Start

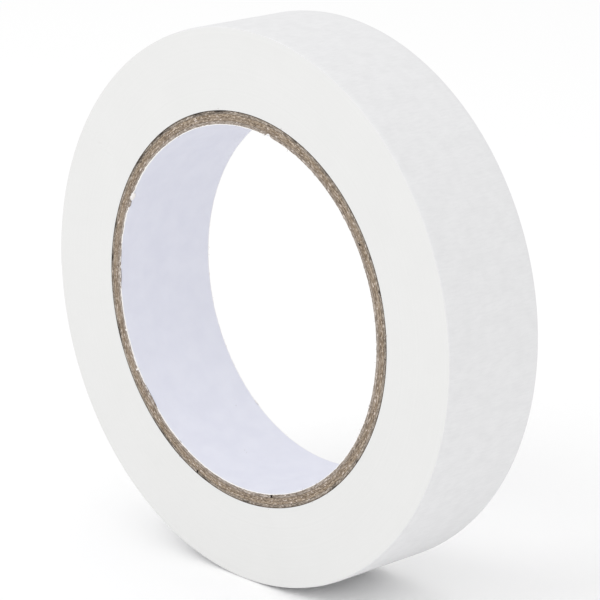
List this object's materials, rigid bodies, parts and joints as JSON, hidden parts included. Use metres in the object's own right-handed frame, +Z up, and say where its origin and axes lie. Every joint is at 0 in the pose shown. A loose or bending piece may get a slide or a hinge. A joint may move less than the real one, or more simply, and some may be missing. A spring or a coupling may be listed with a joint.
{
  "type": "masking tape roll",
  "caption": "Roll of white crepe-paper masking tape standing on its tread, wound on a spiral paperboard core with a paper liner, with a free end that peels.",
  "frame": {"origin": "on the surface that the roll stands on, below the middle of the roll", "axes": "+Z up; +Y along the roll's axis, from the front face to the back face; +X to the right as the front face is seen"},
  "size_m": [0.1159, 0.025, 0.1158],
  "materials": {
    "crepe_tape": "matte",
    "liner_paper": "matte",
    "core_board": "matte",
    "kraft_paper": "matte"
  },
  "bodies": {
    "roll": {"core_liner": "liner_paper", "core_board_ply_1": "core_board", "core_board_ply_2": "core_board", "core_board_ply_3": "core_board", "core_board_ply_4": "core_board", "core_outer_ply": "kraft_paper", "tape_pack": "crepe_tape"},
    "free_end": {"tape_end": "crepe_tape"}
  },
  "joints": [
    {"name": "peel", "type": "hinge", "parent": "roll", "child": "free_end", "pos_m": [-0.04924, 0, 0.08849], "axis": [0, 1, 0], "range_deg": [0, 140]}
  ]
}
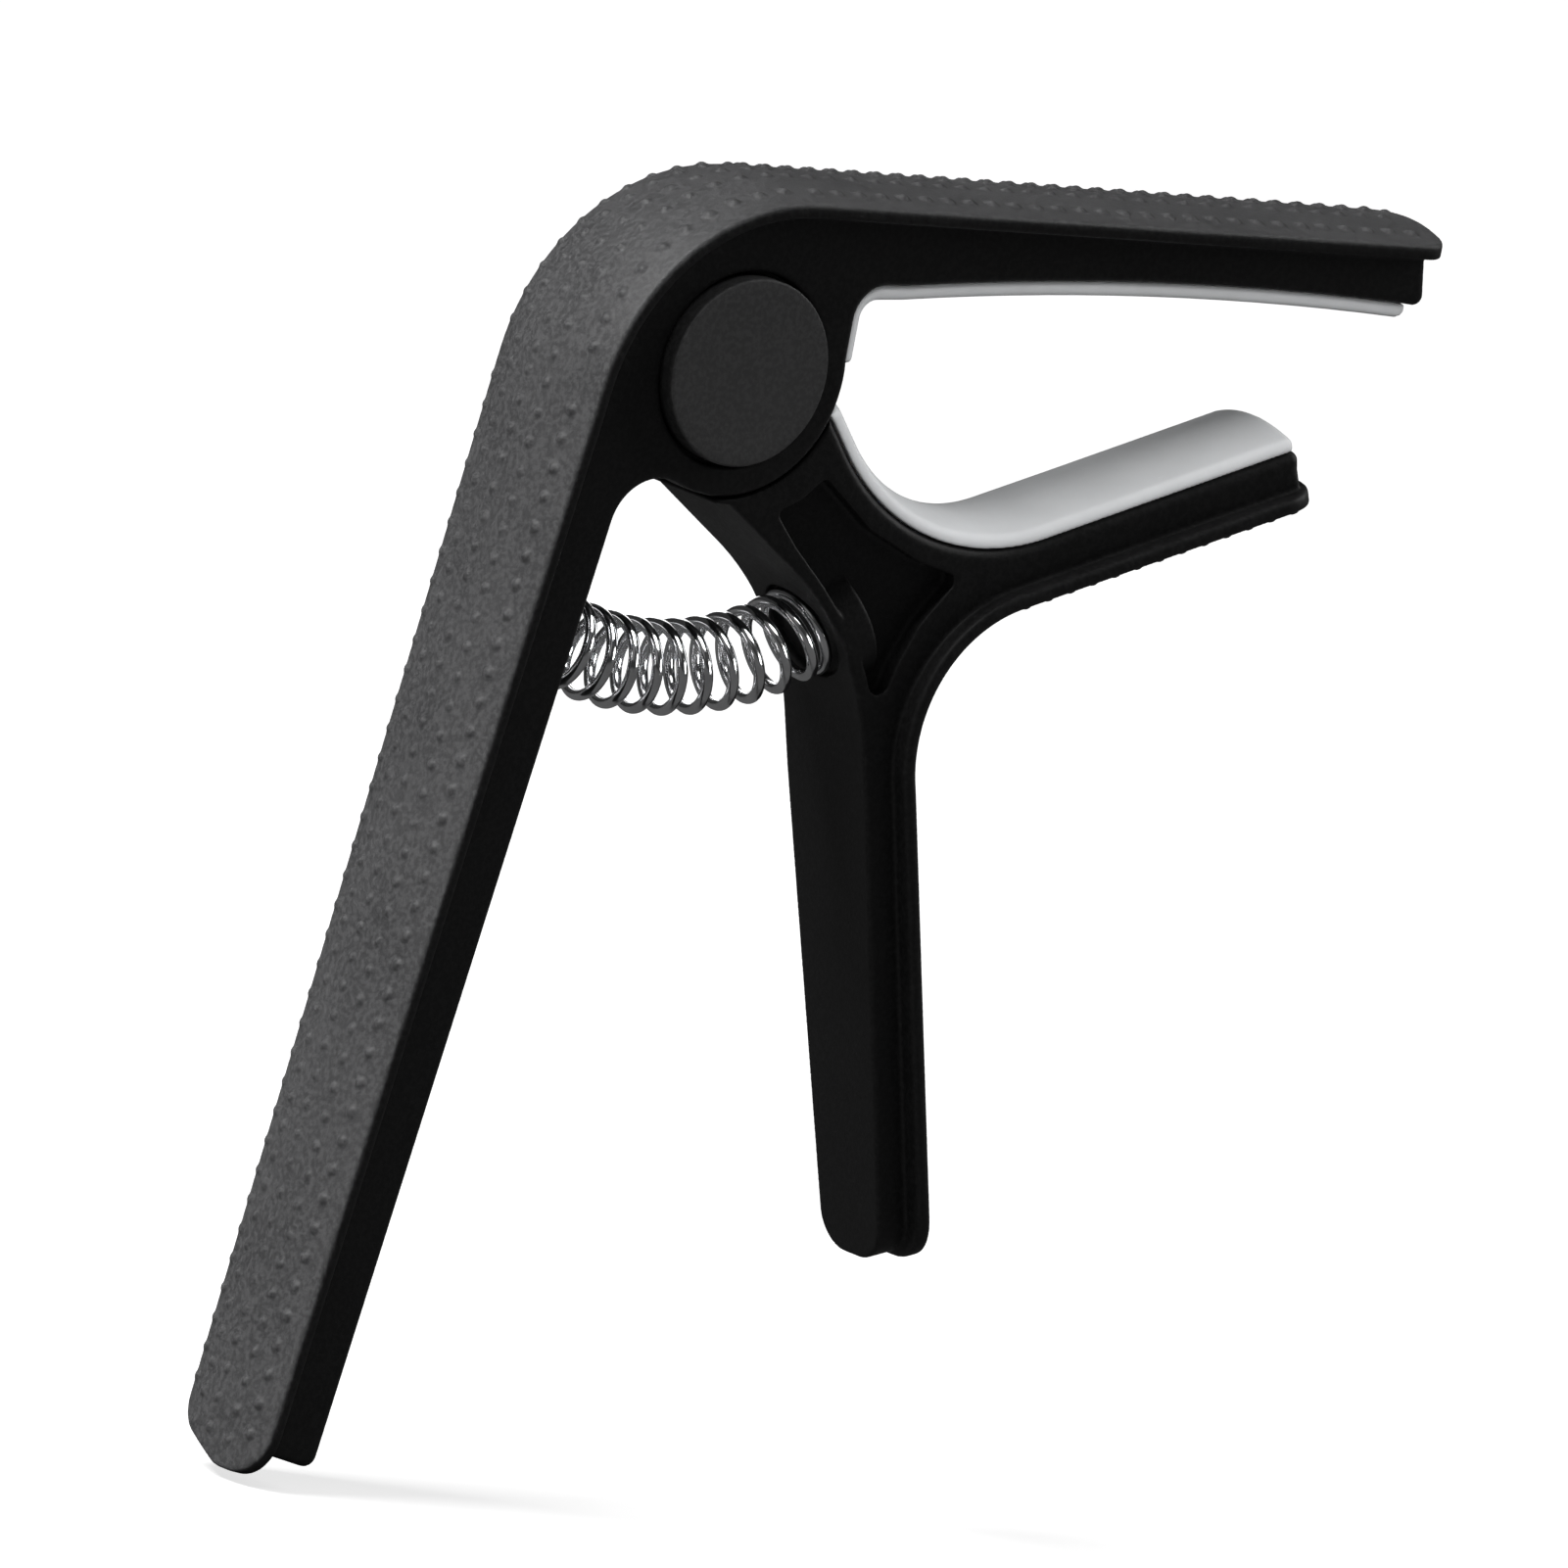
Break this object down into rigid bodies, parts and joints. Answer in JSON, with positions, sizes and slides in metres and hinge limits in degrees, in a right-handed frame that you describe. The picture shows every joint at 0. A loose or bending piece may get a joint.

End

• Goal
What is the number of lines above that hold the string "materials"? Answer with that number alone.

• Solution to this exercise
2